Yeremi Vargas: la desaparición que partió Vecindario (2007) — cronología, sospechas y un caso aún abierto

Vecindario, Gran Canaria. 10 de marzo de 2007. Tarde de juegos, calles tibias y ventanas abiertas. Yeremi Vargas, 7 años, pedalea su bicicleta amarilla frente a casa en el barrio de Los Llanos. Su madre lo mira a intervalos desde el interior. Un parpadeo, un ademán cotidiano, la vista vuelve al descampado… y el niño ya no está. La normalidad se quiebra en un segundo que nadie escucha.

En el suelo quedan la bici y una gorra, posadas como si el tiempo hubiese tropezado. No hay gritos, no hay huida a la carrera, no hay una sombra que lo explique. Solo un vacío en mitad de un descampado donde, unos minutos antes, la vida sonaba a risas y polvo. La desaparición de Yeremi Vargas, en Vecindario, inaugura un silencio que aún aterra.
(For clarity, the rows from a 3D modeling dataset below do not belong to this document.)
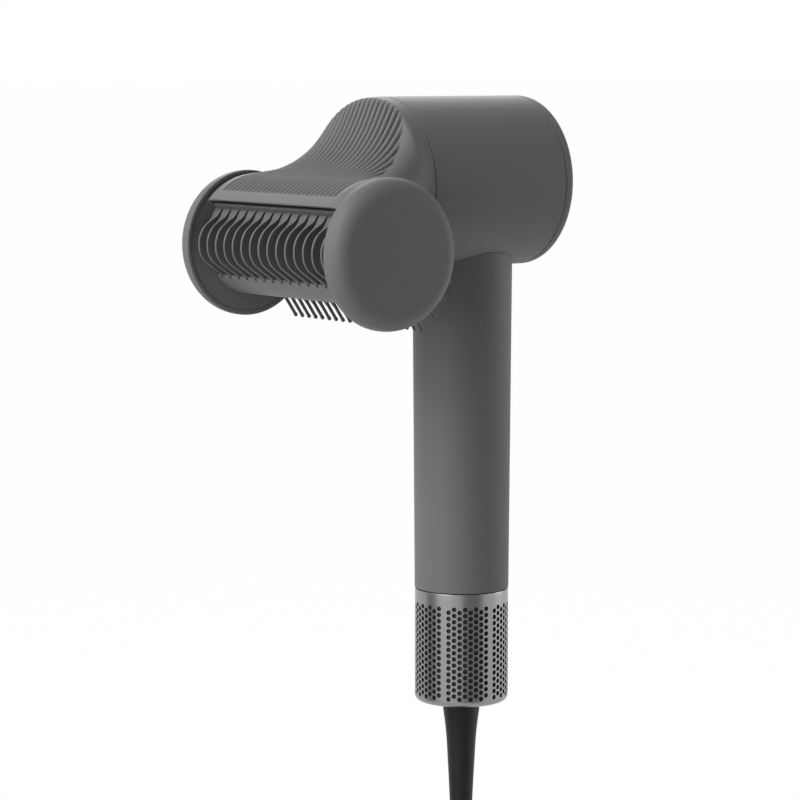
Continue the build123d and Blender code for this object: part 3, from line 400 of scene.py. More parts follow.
# %% Mixing a finish
def finish(name, shades, grain, roughness, relief=0.0, metallic=0.0, specular=0.5, painted_shade=None):
    """A material that wanders between two hex shades in grains of a size in mm.

    The last argument names a mesh attribute from 0 to 1 and the painted shade's colour.
    """
    material, tree = new_material(name)
    shader = tree.nodes["Principled BSDF"]
    shader.inputs["Roughness"].default_value = roughness
    shader.inputs["Metallic"].default_value = metallic
    shader.inputs["Specular IOR Level"].default_value = specular
    place = add_node(tree, "ShaderNodeTexCoord")
    grains = add_node(
        tree,
        "ShaderNodeTexNoise",
        {"Vector": place.outputs["Object"], "Scale": 1 / (grain * MM), "Detail": 3.0},
    )
    shade = add_node(
        tree,
        "ShaderNodeMix",
        {0: grains.outputs[0], 6: linear(shades[0]), 7: linear(shades[1])},
        data_type="RGBA",
    )
    colour = shade.outputs[2]
    # Painted shade: the colour is darkened towards a dark grey where the attribute is high.
    if painted_shade:
        depth = add_node(tree, "ShaderNodeAttribute", attribute_name=painted_shade[0])
        shade_painted_in = add_node(
            tree,
            "ShaderNodeMix",
            {0: depth.outputs["Fac"], 6: colour, 7: linear(painted_shade[1])},
            data_type="RGBA",
        )
        colour = shade_painted_in.outputs[2]
    tree.links.new(colour, shader.inputs["Base Color"])
    if relief:
        pores = add_node(
            tree,
            "ShaderNodeBump",
            {"Height": grains.outputs[0], "Distance": relief * MM, "Strength": 0.6},
        )
        tree.links.new(pores.outputs[0], shader.inputs["Normal"])
    print("Finish:", name)
    return material


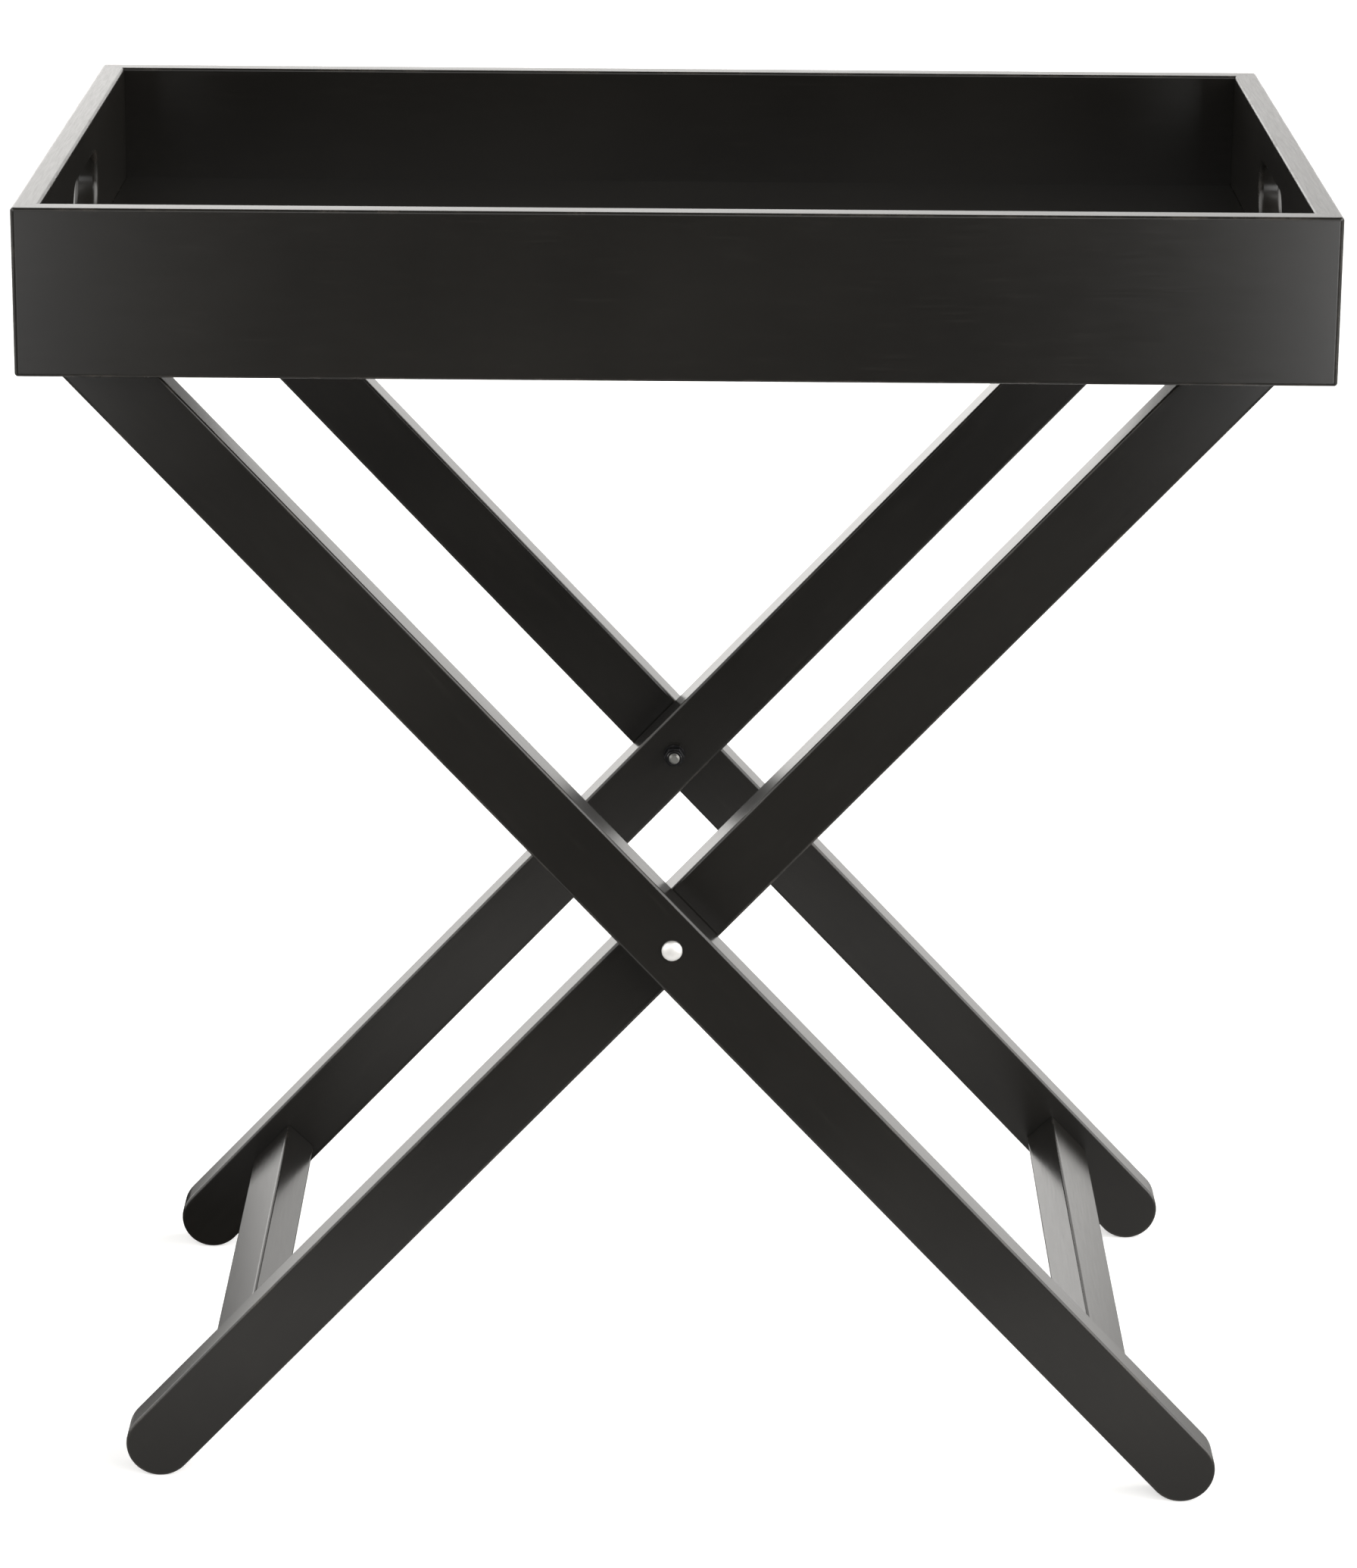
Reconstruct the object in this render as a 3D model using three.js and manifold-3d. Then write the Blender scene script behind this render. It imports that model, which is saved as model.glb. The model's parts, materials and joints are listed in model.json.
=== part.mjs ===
// A folding tray table: a lift-off butler's tray on an X-frame stand.
//
// Millimetres, +Z up. X runs along the tray's long side and Y across it, with the front at -Y.
// The origin lies on the ground under the middle of the table.
// The stand is two frames that nest and turn about one line of pivot bolts. The outer frame leans from
// the top left to the bottom right, and the inner frame is the same frame turned half round, narrower.
import * as THREE from "three";
import { mergeVertices } from "three/addons/utils/BufferGeometryUtils.js";
import Module from "manifold-3d";

// ---------------------------------------------------------------- driving dimensions

// Tray
const TRAY_LENGTH = 640; // outside, along X
const TRAY_WIDTH = 430; // outside, along Y
const WALL_HEIGHT = 82.6;
const WALL_THICKNESS = 13;
const WALL_BOTTOM = 595.1; // the walls' lower edge above the ground
const WALL_EDGE_ROUND = 1.5;
const TRAY_CORNER_ROUND = 2.5;
const FLOOR_RECESS = 11.7; // from the walls' lower edge up to the floor's underside
const FLOOR_THICKNESS = 10;
const TONGUE_THICKNESS = 5; // the floor's edge is stepped down to this, and enters the wall grooves
const GROOVE_DEPTH = 5;
const HAND_HOLE_LENGTH = 114;
const HAND_HOLE_HEIGHT = 30;
const HAND_HOLE_BELOW_RIM = 35; // from the rim down to the middle of the slot
const CORNER_DOWEL = { radius: 2.5, length: 15, inset: 3.2, heights: [33, 63] };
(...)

La Guardia Civil activa un dispositivo gigantesco: batidas casa por casa, helicópteros, perros, pozos y naves, fincas, escombreras, barrancos. Drones antes de que los drones fueran cotidianos, carteles en aeropuertos y gasolineras, perfiles en televisión. El mapa de Gran Canaria se vuelve un tablero de búsqueda. El resultado es un eco: ni rastro del niño, ni una prenda, ni una llamada.


España se aprende su sonrisa por obligación. Vecindario se llena de manos anónimas, de velas y de promesas. Ithaisa Suárez, la madre, convierte el duelo en resistencia pública: ruedas de prensa, aniversarios, concentraciones. “Hasta el último día lo seguiré buscando”, repite. El país entiende que la esperanza también es un trabajo a tiempo completo.

Con los años, la investigación de Yeremi Vargas fija un nombre entre las sombras: Antonio Ojeda, “El Rubio”, con antecedentes por delitos sexuales contra menores y presencia en la zona aquel día. Testigos refieren comentarios y detalles impropios de un espectador. Se le detiene, se le interroga, su biografía encaja con demasiadas piezas del miedo.

Pero el sumario no encuentra el golpe definitivo: sin cuerpo, sin evidencia biológica concluyente, sin una cadena de prueba cerrada, el caso Yeremi no alcanza la condena. “El Rubio” es sentenciado por otro abuso infantil, no por la desaparición del niño. Años después, la justicia lo desvincula penalmente del secuestro y posible asesinato de Yeremi. La familia recurre, el dolor no se archiva.


El expediente sigue vivo. Nuevas cribas de llamadas, revisión de antenas, tecnologías forenses actualizadas, entrevistas reabiertas. Cada cierto tiempo, la Guardia Civil extiende otra vez el mapa, reanaliza lo que entonces era ruido y hoy podría ser patrón. Oficialmente, la desaparición de Yeremi Vargas continúa en investigación activa.

En el barrio, la escena permanece como un altavoz apagado: la curva, el descampado, la ventana. ¿Quién pudo acercarse tanto a un niño sin llamar la atención? ¿Hubo un coche, un señuelo, un rostro conocido? ¿Se llevó el mar, la tierra o una ruta de salida calculada lo que el país no ha podido encontrar en diecisiete años?

Yeremi ya no es solo un nombre propio: es un símbolo en la lucha contra las desapariciones infantiles en España, un caso que cambió protocolos, afinó alertas y enseñó que los “lugares seguros” también tienen huecos ciegos. En Los Llanos, una bicicleta amarilla es la memoria que no caduca y un juramento colectivo de no mirar hacia otro lado.


Porque aquí no faltó suerte: faltó verdad. La desaparición de Yeremi Vargas nos recuerda que el terror puede entrar por la puerta de casa sin romperla, y que la esperanza —cuando nace del amor— sabe sobrevivir al desierto. Hasta que aparezca una pista, una voz o un error, Vecindario seguirá esperando el regreso que el tiempo todavía debe.